A statement or description on your syllabus, on the front page of the course site, and embedded in the language of assignments are all sensible places to set clear communications policies and boundaries. Consider setting clear boundaries for email communication availability, email response time, feedback availability on assignments, virtual office hours, etc.

USE A COLLEGE & COURSE POLICIES SECTION
Relevant college policies, campus resources, and student support resources should be referenced, explained, and/or made available to students via your course site. Online students experience college via the course sites their teachers create. Therefore, students can most easily find various types of support resources if they are  linked somewhere on those course sites. College policies (i.e., Academic Integrity, student conduct, Office of Equal Opportunity) can be part of the course syllabus, linked or written in prose, or specifically brought to the attention of students by collecting them into a section or folder on the course site.
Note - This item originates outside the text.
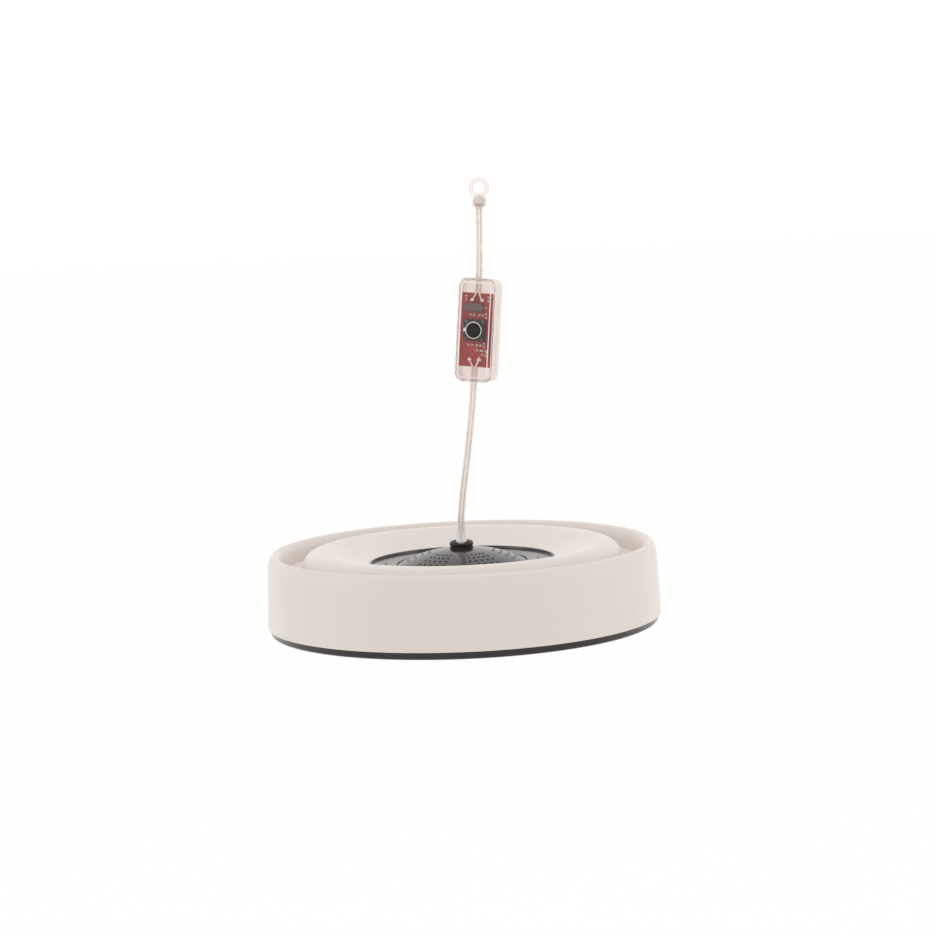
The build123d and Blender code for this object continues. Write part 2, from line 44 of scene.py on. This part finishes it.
AXIS = Vector((-0.0179, 0.0, -0.2428))      # the lamp's axis at its underside
CASE_CENTRE = AXIS + Vector((0.01455, 0.0, 0.1645))
CASE_TURN = (
    Matrix.Translation(CASE_CENTRE)
    @ Matrix.Rotation(math.radians(5.3), 4, "Y")
    @ Matrix.Rotation(math.radians(-20), 4, "Z")
)
GLAND_TOP = AXIS.z + 0.0474
CORD_WIDTH = 0.004
CORD_THICK = 0.0021
LOWER_ROUTE = [
    (-0.0179, 0.0, -0.204),
    (-0.0179, 0.0, -0.188),
    (-0.0162, -0.0004, -0.1708),
    (-0.0128, -0.0012, -0.15),
    (-0.0099, -0.0018, -0.1303),
    (-0.00791, -0.00253, -0.11403),
    (-0.0065, -0.00253, -0.0988),
]
UPPER_ROUTE = [
    (-0.00267, -0.00253, -0.05757),
    (-0.00154, -0.00253, -0.04533),
    (-0.00075, -0.0023, -0.022),
    (-0.0004, -0.00225, -0.009),
]


# ---- materials ----
def plain_material(name, colour, **sockets):
    """A Principled material. Sockets are given by name with _ for a space."""
    material = bpy.data.materials.new(name)
    material.use_nodes = True
    shader = material.node_tree.nodes["Principled BSDF"]
    shader.inputs["Base Color"].default_value = (*colour, 1)
    for socket, value in sockets.items():
        shader.inputs[socket.replace("_", " ")].default_value = value
    return material


def add_noise(material, scale, stretch=(1, 1, 1), detail=4.0):
    """Noise over the object's own coordinates. Returns its value socket."""
    tree = material.node_tree
    place = tree.nodes.new("ShaderNodeTexCoord")
    mapping = tree.nodes.new("ShaderNodeMapping")
    mapping.inputs["Scale"].default_value = stretch
    noise = tree.nodes.new("ShaderNodeTexNoise")
    noise.inputs["Scale"].default_value = scale
    noise.inputs["Detail"].default_value = detail
    tree.links.new(place.outputs["Object"], mapping.inputs["Vector"])
    tree.links.new(mapping.outputs["Vector"], noise.inputs["Vector"])
    return noise.outputs["Fac"]


def vary_colour(material, value, dark, light):
    """Colour from dark to light as the noise value goes through its usual range."""
    tree = material.node_tree
    ramp = tree.nodes.new("ShaderNodeValToRGB")
    ramp.color_ramp.elements[0].position = 0.3
    ramp.color_ramp.elements[1].position = 0.7
    ramp.color_ramp.elements[0].color = (*dark, 1)
    ramp.color_ramp.elements[1].color = (*light, 1)
    tree.links.new(value, ramp.inputs["Fac"])
    tree.links.new(ramp.outputs["Color"], tree.nodes["Principled BSDF"].inputs["Base Color"])


def vary_roughness(material, value, low, high):
    tree = material.node_tree
    spread = tree.nodes.new("ShaderNodeMapRange")
    spread.inputs["From Min"].default_value = 0.3
    spread.inputs["From Max"].default_value = 0.7
    spread.inputs["To Min"].default_value = low
    spread.inputs["To Max"].default_value = high
    tree.links.new(value, spread.inputs["Value"])
    tree.links.new(spread.outputs["Result"], tree.nodes["Principled BSDF"].inputs["Roughness"])


def add_bump(material, value, height):
    """Relief of that height, in metres, from a noise value."""
    tree = material.node_tree
    bump = tree.nodes.new("ShaderNodeBump")
    bump.inputs["Distance"].default_value = height
    tree.links.new(value, bump.inputs["Height"])
    tree.links.new(bump.outputs["Normal"], tree.nodes["Principled BSDF"].inputs["Normal"])


def shaded(colour, share):
    return tuple(min(1.0, c * share) for c in colour)


def moulded(
    name, colour, roughness, grain=2500, relief=0.00001, spread=0.04, mottle=60, uneven=0.06, **sockets
):
    """Moulded plastic or rubber: faint mottling, uneven gloss and a fine grain."""
    material = plain_material(name, colour, **sockets)
    vary_colour(
        material, add_noise(material, mottle), shaded(colour, 1 - spread), shaded(colour, 1 + spread)
    )
    vary_roughness(material, add_noise(material, mottle * 3), roughness - uneven, roughness + uneven)
    add_bump(material, add_noise(material, grain, detail=2.0), relief)
    return material


def metal(name, colour, roughness, brush=(1, 1, 1), grain=900, relief=0.000004):
    """Metal with a fine brushed or cast surface and slightly uneven tarnish."""
    material = plain_material(name, colour, Metallic=1.0)
    vary_colour(material, add_noise(material, 250), shaded(colour, 0.88), shaded(colour, 1.06))
    fine = add_noise(material, grain, stretch=brush)
    vary_roughness(material, fine, roughness - 0.07, roughness + 0.09)
    add_bump(material, fine, relief)
    return material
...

Faculty should consider listing the following information in a section of their course site:

  • Counseling services
  • Access Resource Center
  • KCC Student LMS Helpdesk
  • Access-ability Services
  • CAWS Writing Tutors
  • KCC Library
  • Women’s Center
  • Men’s Resource Center

FLEXIBILITY
Faculty should consider offering options for communication, coursework and interaction to accommodate students who have limited face-time to devote to synchronous interaction. Students may enroll in online courses largely in response to scheduling pressures or conflicts. By providing various avenues to communicate with the instructor and complete and engage in coursework, students with inflexible schedules will have an equal opportunity for success.

The principles of Universal Design for Learning suggest flexibility:

  • Offer short, purpose-driven synchronous sessions
  • Use Discussion boards, Blogs, Wiki, and file-sharing tools to offer asynchronous options for all students
  • Create groups for projects, and provide  these groups with a selection of digital tools to collaborate asynchronously.
  • Hold intermittent optional live  sessions or Q&A sessions.